### Supplied information
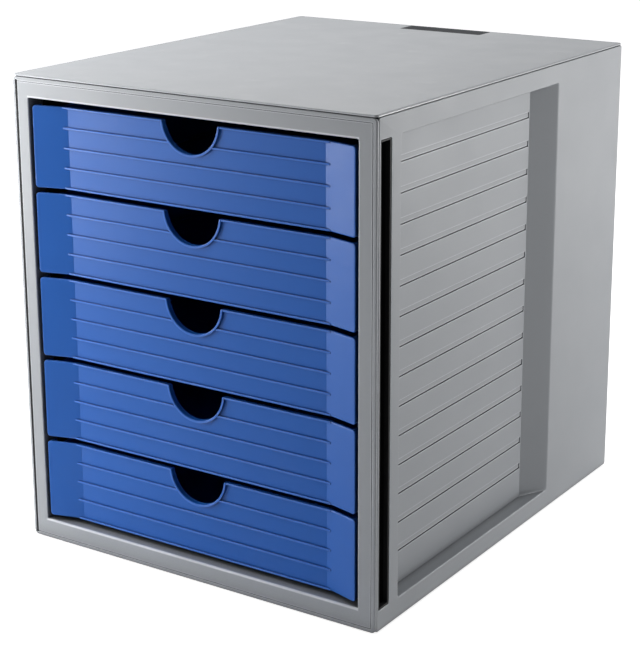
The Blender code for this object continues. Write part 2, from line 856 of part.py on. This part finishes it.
def top_cover():
    """Lid plate with a rounded edge, a plug that drops between the sides, and the plate's pocket."""
    cover = rounded_plate(
        "cover",
        "Z",
        (-WIDTH / 2, FRONT_Y),
        (WIDTH / 2, REAR_Y),
        COVER_CORNER,
        HEIGHT,
        COVER_BOTTOM,
        EDGE_RADIUS,
    )
    plug = block(
        "plug",
        (-INNER_HALF, FRONT_Y + FRAME_PLATE + FIT, PLUG_BOTTOM),
        (INNER_HALF, BACK_FRONT - FIT, COVER_BOTTOM + EMBED),
    )
    low, high = plate_area(FIT)
    floor = HEIGHT - PLATE_THICKNESS - FIT
    pocket = flared_hole("pocket", "Z", low, high, PLATE_CORNER, HEIGHT, floor, PLATE_EDGE)
    return cut(join(cover, plug), pocket)


def plate_area(spread):
    """Corners of the plain plate's place on the cover, spread outwards by a clearance."""
    rear = REAR_Y - PLATE_REAR_MARGIN + spread
    front = REAR_Y - PLATE_REAR_MARGIN - PLATE_WIDTH - spread
    half = PLATE_LENGTH / 2 + spread
    return (-half, front), (half, rear)


def cover_plate():
    """Plain plate, flush with the cover."""
    low, high = plate_area(0)
    floor = HEIGHT - PLATE_THICKNESS
    return rounded_plate("plate", "Z", low, high, PLATE_CORNER, HEIGHT, floor, PLATE_EDGE)


def base_panel():
    base = block(
        "base",
        (-INNER_HALF, FRONT_Y + FRAME_PLATE + FIT, BODY_BOTTOM),
        (INNER_HALF, BACK_FRONT - FIT, BASE_TOP),
    )
    recesses = [
        disc(
            "recess",
            "Z",
            centre,
            FOOT_RADIUS + FIT,
            BODY_BOTTOM - OVERRUN,
            FOOT_THICKNESS + FIT,
        )
        for centre in foot_places()
    ]
    return cut(base, gathered("recesses", recesses))


def foot_places():
    x = WIDTH / 2 - FOOT_SIDE_MARGIN
    y = DEPTH / 2 - FOOT_END_MARGIN
    return [(-x, -y), (x, -y), (-x, y), (x, y)]


def rubber_foot():
    """Round pad with a rounded lower edge, about its own centre."""
    rings = []
    for inset, depth in edge_profile(EDGE_RADIUS):
        rings.append([(x, y, depth) for x, y in circle((0, 0), FOOT_RADIUS - inset)])
    rings.append([(x, y, FOOT_THICKNESS) for x, y in circle((0, 0), FOOT_RADIUS)])
    return loft("foot", rings)


def back_panel():
    back = block(
        "back",
        (-INNER_HALF, BACK_FRONT, BODY_BOTTOM),
        (INNER_HALF, BACK_REAR, COVER_BOTTOM - FIT),
    )
    holes = [
        disc("hole", "Y", centre, SCREW_RADIUS + FIT, BACK_FRONT - OVERRUN, BACK_REAR + OVERRUN)
        for centre in screw_places()
    ]
    return cut(back, gathered("holes", holes))


def screw_places():
    return [(side * SCREW_X, share * HEIGHT) for side in (-1, 1) for share in SCREW_HEIGHT_SHARES]


def back_screw():
    """Pan-head screw along Y, with its head's underside at the origin and a cross in the head."""
    crown = edge_profile(SCREW_HEAD_HEIGHT / 2)
    rings = [
        [(x, SCREW_HEAD_HEIGHT - depth, z) for x, z in circle((0, 0), SCREW_HEAD_RADIUS - inset)]
        for inset, depth in crown
    ]
    rings.append([(x, 0, z) for x, z in circle((0, 0), SCREW_HEAD_RADIUS)])
    screw = loft("screw", rings)
    join(screw, disc("shank", "Y", (0, 0), SCREW_RADIUS, -SCREW_LENGTH + FIT, EMBED))
    floor = SCREW_HEAD_HEIGHT - SCREW_CROSS_DEPTH
    long, short = SCREW_CROSS_LENGTH / 2, SCREW_CROSS_WIDTH / 2
    top = SCREW_HEAD_HEIGHT + OVERRUN
    bars = [
        block("bar", (-long, floor, -short), (long, top, short)),
        block("bar", (-short, floor, -long), (short, top, long)),
    ]
    return cut(screw, *bars)


def placed(source, name, location):
    """A copy that shares the source's mesh, at its own place."""
    thing = make_object(name, source.data)
    thing.location = location
    return thing


def build():
    clear_scene()
    grey = make_material("housing_grey", (0.42, 0.43, 0.44), 0.45)
    blue = make_material("drawer_blue", (0.045, 0.13, 0.42), 0.4)
    black = make_material("runner_black", (0.015, 0.015, 0.017), 0.55)
    plate = make_material("plate_grey", (0.09, 0.09, 0.1), 0.4)
    rubber = make_material("foot_rubber", (0.02, 0.02, 0.02), 0.8)
    steel = make_material("screw_steel", (0.55, 0.55, 0.56), 0.35, metallic=1.0)

    finished(front_frame(), "front_frame", grey)
    finished(top_cover(), "top_cover", grey)
    finished(base_panel(), "base_panel", grey)
    finished(back_panel(), "back_panel", grey)
    panel = side_panel()
    finished(mirrored("left", panel), "left_side_panel", grey)
    finished(panel, "right_side_panel", grey)
    wall = runner_wall()
    left_wall = join(mirrored("left", wall), edge_slot_rib())
    finished(left_wall, "left_runner_wall", black)
    finished(wall, "right_runner_wall", black)
    finished(cover_plate(), "cover_plate", plate)

    foot = finished(rubber_foot(), "foot", rubber, ROUND_CREASE)
    for number, (x, y) in enumerate(foot_places(), start=1):
        placed(foot, f"rubber_foot_{number}", (x, y, 0))
    screw = finished(back_screw(), "screw", steel, ROUND_CREASE)
    for number, (x, z) in enumerate(screw_places(), start=1):
        placed(screw, f"back_screw_{number}", (x, BACK_REAR + FIT, z))
    drawer = finished(drawer_shape(), "drawer", blue)
    for row in range(DRAWER_COUNT):
        placed(drawer, f"drawer_{row + 1}", (0, FRONT_Y, drawer_bottom(row)))
    for pattern in (foot, screw, drawer):
        bpy.data.objects.remove(pattern)


build()
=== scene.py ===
"""Finishes, light and camera for a desktop drawer cabinet: grey moulded housing, blue sliding trays.

Lengths are metres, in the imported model's own frame: +X right, +Y back, +Z up, origin under the middle.
"""

import json
import math

import bpy
from mathutils import Matrix, Vector


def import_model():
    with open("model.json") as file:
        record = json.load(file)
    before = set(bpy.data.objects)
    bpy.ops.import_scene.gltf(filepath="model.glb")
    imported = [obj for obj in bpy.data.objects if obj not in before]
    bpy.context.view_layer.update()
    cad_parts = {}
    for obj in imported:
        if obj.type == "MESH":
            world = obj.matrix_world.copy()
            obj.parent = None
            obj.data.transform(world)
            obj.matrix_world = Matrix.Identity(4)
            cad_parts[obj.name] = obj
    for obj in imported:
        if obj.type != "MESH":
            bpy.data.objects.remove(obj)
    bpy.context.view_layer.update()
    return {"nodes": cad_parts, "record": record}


# Photograph's frame, and the camera that was fitted to the cabinet's corners in it
PHOTO_HEIGHT = 662
FOCAL_PIXELS = 1776.2
SENSOR = 36.0
CAMERA_PLACE = (0.6504, -0.9986, 0.5038)
CAMERA_YAW = math.radians(33.5)
CAMERA_PITCH = math.radians(15.23)
CAMERA_ROLL = math.radians(-0.21)
CAMERA_SHIFT = -0.11
NEAREST_SEEN = 0.01
FARTHEST_SEEN = 50.0

# Base colours: each with the one that its flow clouds drift to
HOUSING_GREY = (0.379, 0.396, 0.42)
HOUSING_TINT = (0.363, 0.38, 0.404)
DRAWER_BLUE = (0.012, 0.116, 0.475)
DRAWER_TINT = (0.011, 0.108, 0.45)
PLATE_GREY = (0.06, 0.063, 0.068)
PLATE_TINT = (0.052, 0.055, 0.06)
# Runners' black stands in for the shade inside the side slots: painted shade on real parts
RUNNER_SHADE_BLACK = (0.011, 0.011, 0.012)
RUNNER_TINT = (0.016, 0.016, 0.017)
FOOT_BLACK = (0.018, 0.018, 0.018)
FOOT_TINT = (0.03, 0.03, 0.03)

# Spans of a noise texture's value, which gathers round a half, over which a share rises
WIDE_SPAN = (0.3, 0.7)
MIDDLE_SPAN = (0.35, 0.65)

# How open a face is: the rays that measure it, the spans of it over which edge wear with a painted highlight,
# a seam's painted shade line and a gap's painted shade go from none to full, and how far a seam's line
# reaches
OPENNESS_SAMPLES = 4
EDGE_SPAN = (0.97, 0.72)
SEAM_SHADE_SPAN = (0.92, 0.5)
GAP_SHADE_SPAN = (0.76, 0.28)
SEAM_SHADE_REACH = 0.0009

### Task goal
Reproduce exactly the lines from the line with "for number, (x, y)" through the line with "world = obj.matrix_world.copy()", both end lines included, and only those lines.

### Answer to this exercise
    for number, (x, y) in enumerate(foot_places(), start=1):
        placed(foot, f"rubber_foot_{number}", (x, y, 0))
    screw = finished(back_screw(), "screw", steel, ROUND_CREASE)
    for number, (x, z) in enumerate(screw_places(), start=1):
        placed(screw, f"back_screw_{number}", (x, BACK_REAR + FIT, z))
    drawer = finished(drawer_shape(), "drawer", blue)
    for row in range(DRAWER_COUNT):
        placed(drawer, f"drawer_{row + 1}", (0, FRONT_Y, drawer_bottom(row)))
    for pattern in (foot, screw, drawer):
        bpy.data.objects.remove(pattern)


build()
=== scene.py ===
"""Finishes, light and camera for a desktop drawer cabinet: grey moulded housing, blue sliding trays.

Lengths are metres, in the imported model's own frame: +X right, +Y back, +Z up, origin under the middle.
"""

import json
import math

import bpy
from mathutils import Matrix, Vector


def import_model():
    with open("model.json") as file:
        record = json.load(file)
    before = set(bpy.data.objects)
    bpy.ops.import_scene.gltf(filepath="model.glb")
    imported = [obj for obj in bpy.data.objects if obj not in before]
    bpy.context.view_layer.update()
    cad_parts = {}
    for obj in imported:
        if obj.type == "MESH":
            world = obj.matrix_world.copy()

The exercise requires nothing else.